Drake is real good for having one line in a song that just makes me want to cry. The title of this blog is that line.

I am a fixer. I haven’t always been that way. I used to be a follower, just kind of going with the flow. Until i started to spend the majority of my time taking care of people that were falling apart. Its like i started attracting messed up people. For a while, I was fine with that, because it gave me something to do. If i was fixing everyone elses problems then I didn’t have to focus on my own.

Recently, I see myself falling into that pattern again. The two most important people to me are slowly, in my opinion, falling apart. Its really killing me to have to see this happening to them, and not be able to make a difference. If you talk to both of them, nothing is wrong that they can’t fix when they are ready to, and all I want to know when are you going to be ready?
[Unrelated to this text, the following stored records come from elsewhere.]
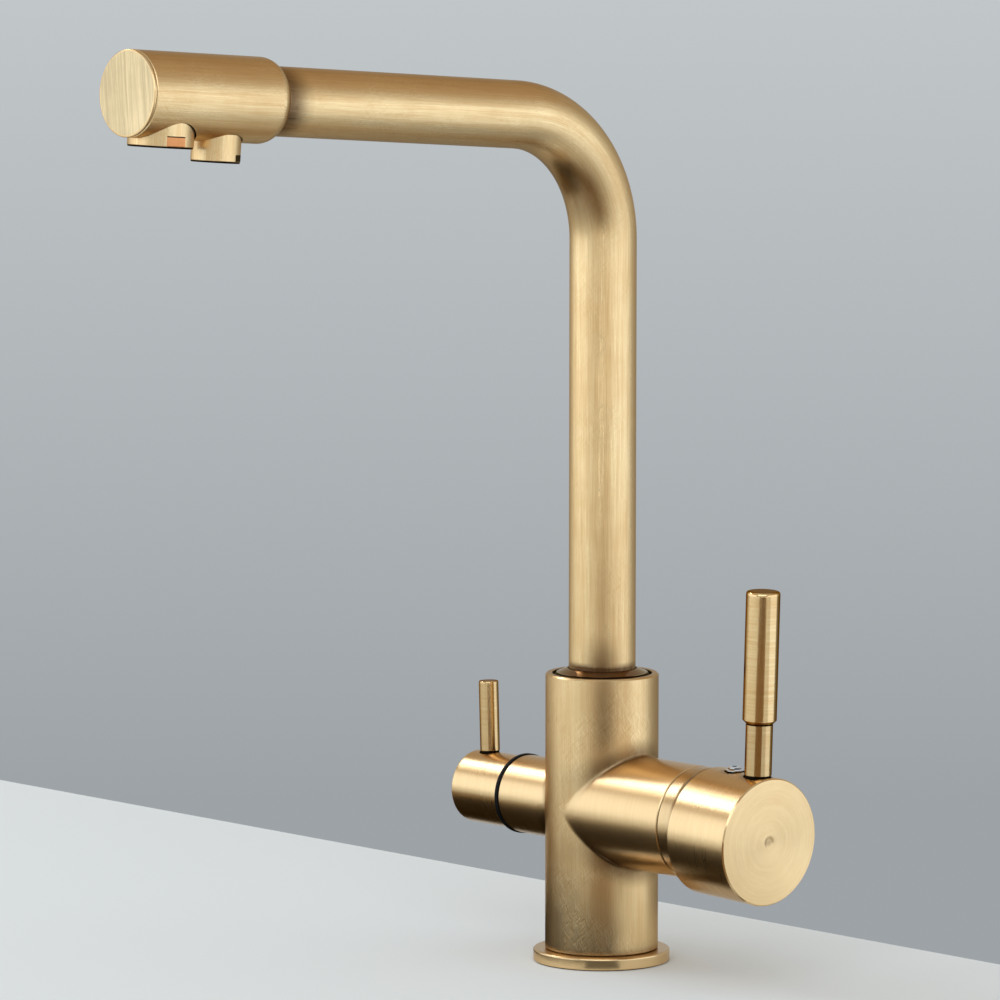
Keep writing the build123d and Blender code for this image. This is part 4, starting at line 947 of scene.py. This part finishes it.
class TAP_OT_base(bpy.types.Operator):
    """Base flange, its gasket and the clamping set under the deck"""

    bl_idname = "tap.base"
    bl_label = "Base"

    def execute(self, context):
        shape = context.scene.tap_shape
        bore_r = FOOT_R + FIT
        flange = outline(
            (bore_r, FLANGE_LOW), (bore_r, FLANGE_TOP, 0.3), (FLANGE_R, FLANGE_TOP, 0.8),
            (FLANGE_R, FLANGE_LOW, 0.25), (GROOVE_OUTER_R, FLANGE_LOW), (GROOVE_OUTER_R, GROOVE_TOP),
            (GROOVE_INNER_R, GROOVE_TOP), (GROOVE_INNER_R, FLANGE_LOW), (bore_r, FLANGE_LOW),
        )
        gasket = washer_outline(GASKET_INNER_R, GASKET_OUTER_R, 0, GASKET_TOP)
        rubber = washer_outline(SHANK_SEAT_R, WASHER_R, -26.95, -24.0, 0.3)
        steel = washer_outline(SHANK_SEAT_R, WASHER_R, -28.95, -27.0, 0.3)
        for name, stands_for, section, slot, finish in (
            ("flange", "base_flange", flange, "brushed_gold", "Brushed Gold Spun"),
            ("gasket", "deck_gasket", gasket, "black_rubber", "Black Rubber"),
            ("rubber_washer", "clamp_rubber_washer", rubber, "black_rubber", "Black Rubber"),
            ("steel_washer", "clamp_steel_washer", steel, "steel", "Machined Steel"),
        ):
            make_piece(name, stands_for, [turned(UPRIGHT, section, shape.segments)], [finish], slot=slot)
        self.shank(shape.thread_pitch / MM)

        rows = (0.0, 0.4, 0.8, 1.2, 1.8)
        heights = [NUT_LOW + h for h in rows] + [(NUT_LOW + NUT_TOP) / 2] + [NUT_TOP - h for h in rows[::-1]]
        section = [(SHANK_SEAT_R, NUT_LOW), *((NUT_ROW_R, h) for h in heights), (SHANK_SEAT_R, NUT_TOP)]
        nut = turned(UPRIGHT, np.array(section + section[:1]), 120, squeeze=cut_hexagon)
        make_piece("clamp_nut_hex", "clamp_nut", [nut], ["Machined Brass"], slot="raw_brass", sharp=20.0)
        return {"FINISHED"}

    def shank(self, pitch):
        """The shank: its thread, its bore and the flat rings that close its two ends."""
        cut = partial(cut_thread, pitch=pitch)
        heights = np.linspace(SHANK_BOTTOM, SHANK_TOP, int((SHANK_TOP - SHANK_BOTTOM) / pitch * 6) + 1)
        angles = np.linspace(0, TURN, 97)
        outside = turned(UPRIGHT, joined(SHANK_R, heights), squeeze=cut)
        bore = turned(UPRIGHT, outline((SHANK_BORE_R, SHANK_BOTTOM), (SHANK_BORE_R, SHANK_TOP)))
        ends = []
        for height in (SHANK_TOP, SHANK_BOTTOM):
            rings = np.stack([cut(SHANK_R, angles, height), np.full(len(angles), SHANK_BORE_R)])
            local = joined(rings * np.cos(angles), rings * np.sin(angles), height)
            ends.append(dressed(UPRIGHT, local, angles[None, :], rings, SHANK_R))
        make_piece("shank", "threaded_shank", [outside, bore, *ends], ["Machined Brass"], slot="raw_brass")


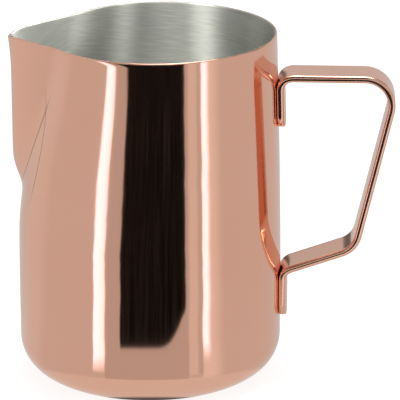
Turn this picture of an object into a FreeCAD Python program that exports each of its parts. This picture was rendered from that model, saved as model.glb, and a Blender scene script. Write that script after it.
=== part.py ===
"""Milk frothing jug: a drawn steel body with a pressed V spout, and a strap handle welded to it.

Millimetres. +Z is up, the origin is on the body's axis at the surface it stands on, the spout points
to -X and the handle to +X. The body is made of closed sections, each a smooth curve around the axis.
"""
import FreeCAD, Part
import os
from math import cos, exp, pi, radians, sin, sqrt, tan

from FreeCAD import Vector

# Body: turned form
BODY_HEIGHT = 114.0        # resting plane to the rim, away from the spout
BELLY_RADIUS = 43.0        # outside
BELLY_TOP = 31.5           # the wall starts to draw in above this
RIM_DRAW = 1.8             # how far the wall has drawn in at the rim, away from the spout
TAPER_POWER = 1.5          # how late the wall draws in
CORNER_RADIUS = 12.0       # outside corner between the wall and the base
WALL = 0.8                 # sheet thickness
BASE_RECESS = 1.0          # how far the base panel is pressed up
FOOT_WIDTH = 4.0           # flat ring that the jug stands on
RECESS_SLOPE = 1.2         # width of the step between the foot and the panel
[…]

The companion piece to this blog – Fix Your Shit – wont be this vague. But tonight, I continue to think to myself “Tell me why, I always fall for your type?……Cuz I Believe in people like You”
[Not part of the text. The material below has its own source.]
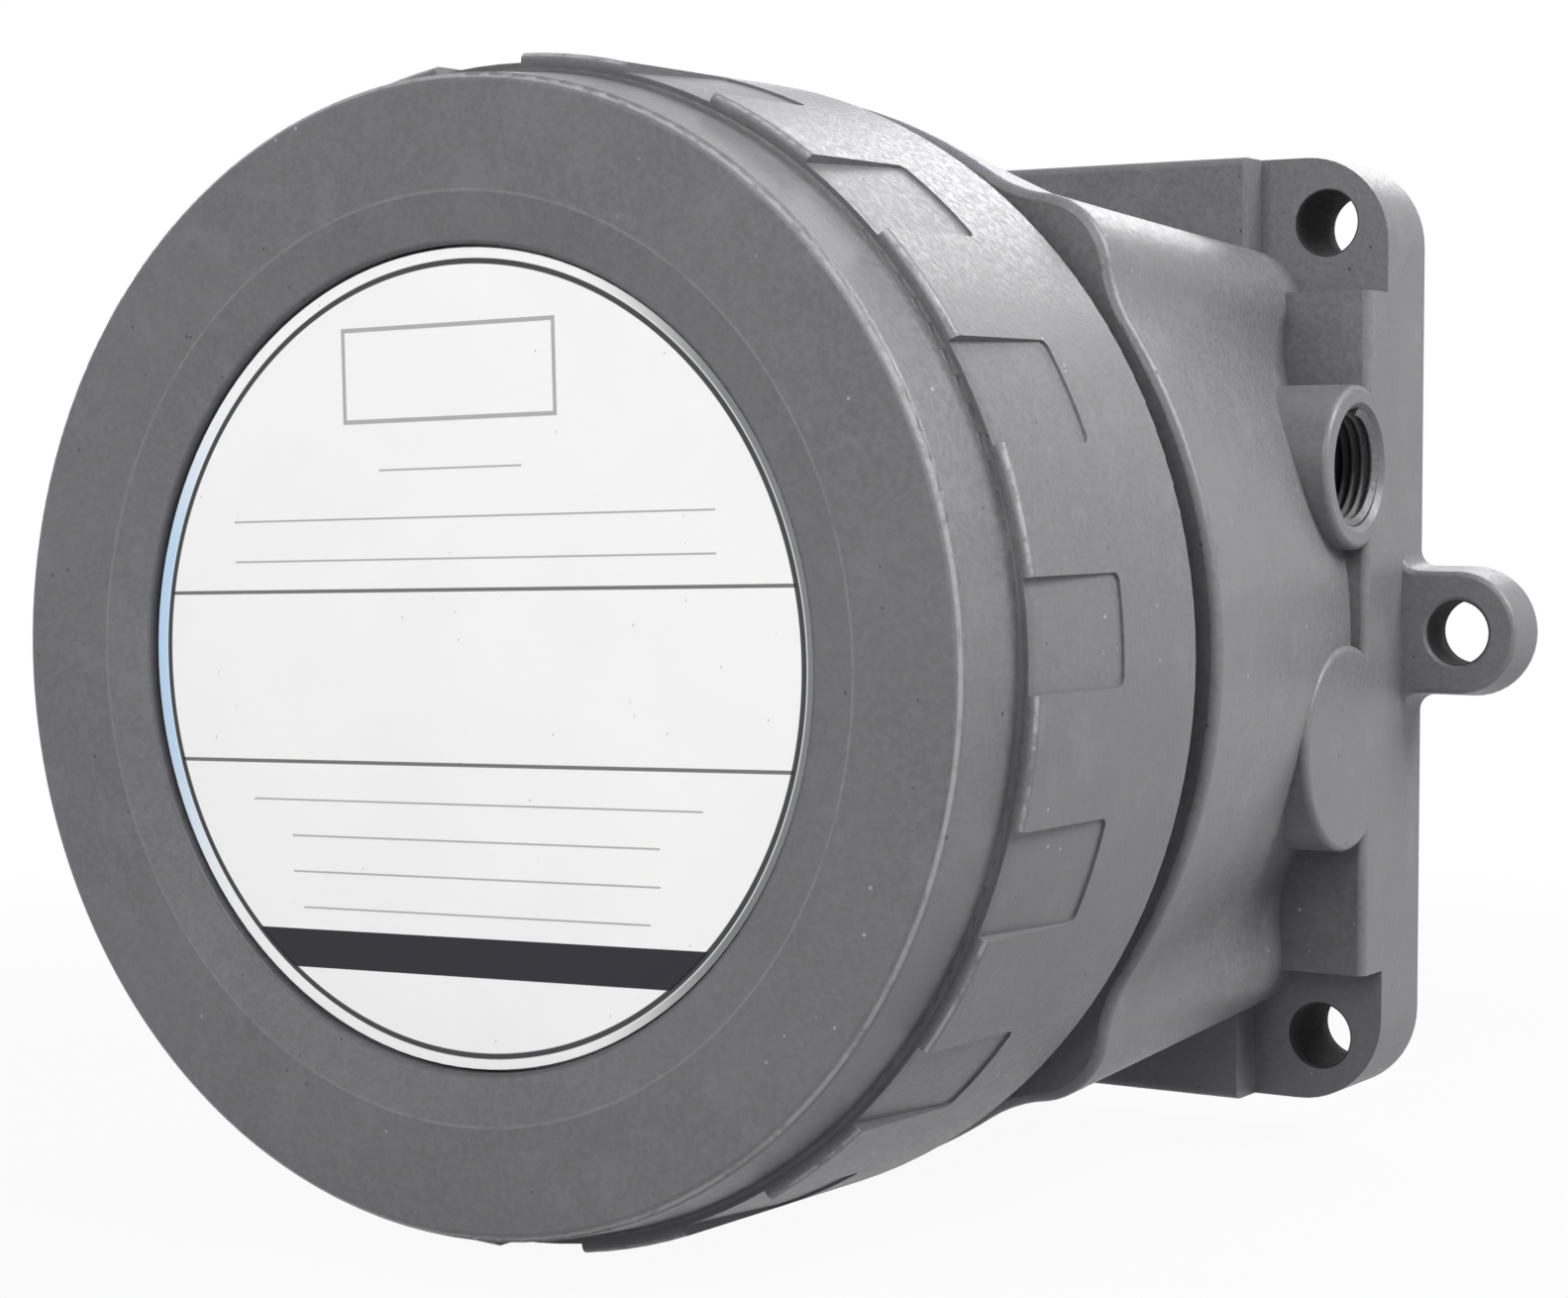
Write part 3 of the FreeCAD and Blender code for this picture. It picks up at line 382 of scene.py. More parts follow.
@dataclass(frozen=True)
class CastEnamel:
    """Thin satin enamel over sand-cast metal, with mottling, pits, chips, worn edges with painted
    highlights, soiling and painted shade in corners, and painted shade in bores.
    """

    name: str
    rubs_and_highlights: tuple[RubAndHighlight, ...] = ()
    dirt_and_shade_rings: tuple[DirtAndShade, ...] = ()
    bores: tuple[Bore, ...] = ()
    base: Colour = (0.130, 0.130, 0.141)
    pale: Colour = (0.168, 0.165, 0.184)
    warm: Colour = (0.144, 0.140, 0.144)
    bright: Colour = (0.48, 0.48, 0.49)
    # Colour of pits and soiling, and of painted shade in corners and bores
    grime_and_shade: Colour = (0.022, 0.022, 0.023)
    roughness: float = 0.43
    specular: float = 0.32
    metallic: float = 0.12
    grain_height: float = 0.00018
    cloud_scale: float = 34.0
    blotch_scale: float = 130.0
    grain_scale: float = 850.0
    cell_scale: float = 260.0
    patch_scale: float = 48.0
    break_scale: float = 210.0
    darkening_scale: float = 70.0
    bore_edge: Pair = (0.35, 0.1)

    def worn_and_highlit(self, shader: Shader, where: Link) -> Link:
        """Mask the worn edges, which carry painted highlights too.

        Args:
            shader: The material that is built.
            where: Object coordinates.

        Returns:
            The link to how worn and highlit each place is.
        """
        breaks = shader.noise(where, self.break_scale, 3.0, 0.7)
        bare_and_highlit = []
        for worn_ring in self.rubs_and_highlights:
            away = shader.from_ring(where, worn_ring.radius, worn_ring.depth)
            near = away.ramp(worn_ring.width * MM, worn_ring.width * 0.3 * MM)
            patchy = breaks.ramp(0.62 - worn_ring.evenness * 0.4, 0.72 - worn_ring.evenness * 0.2)
            bare_and_highlit.append(near * patchy * worn_ring.strength)
        return largest(bare_and_highlit)

    def dirt_and_shade_mask(self, shader: Shader, where: Link) -> Link:
        """Mask the corners that darken with soiling and painted shade.

        Args:
            shader: The material that is built.
            where: Object coordinates.

        Returns:
            The link to how dark each place is.
        """
        uneven = shader.noise(where, self.darkening_scale, 3.0).ramp(0.25, 0.6, 0.6, 1.0)
        darkening = []
        for dark_ring in self.dirt_and_shade_rings:
            away = shader.from_ring(where, dark_ring.radius, dark_ring.depth)
            darkening.append(away.ramp(dark_ring.width * MM, dark_ring.width * 0.4 * MM) * uneven * dark_ring.strength)
        return largest(darkening)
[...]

The Aquarian in me wants to be Captian Save a Heaux and just take over. I want to do things the right way – my way. It frustrates me to no end that people can’t see things the same way I do. This internal knowledge that my way is the best, nay, only way is the reason I Hate My Father. So even though I want to fix people because what they are doing is something i think is wrong, I hate myself for judging people that I expect not to judge me.

Its that internal conflict, this fight to do what’s right in MY eyes that has me at odds with my current employer. It what keeps me awake at night trying to come up with solutions to my problems. It’s what has made me cut off friend for extended periods of time. Why wont you just take my advice?  Im trying to make things better not worse.

Yet, it doesn’t work. I don’t say what I want to say, or do what I want to do. Im still unhappy because as much as I want to change my own situation fear stops me. Adult responsibilities like rent and car notes and phone bills and student loans and health insurance stop me from saying what i want to say.

I can’t even save myself from myself, so who the hell am i to be trying to save you? But I really want to save us all….Because its enough for me to see someone else better themselves.

Its enough. If I could just get back to something being enough, and not too little or too much. But enough. “I’ve had ENOUGH to drink,” “I’ve had ENOUGH of sitting on my ass,” “I’ve had ENOUGH of being ashamed of my actions…”

So can I….can I…..save you from you? Or will you…will you…save me from myself?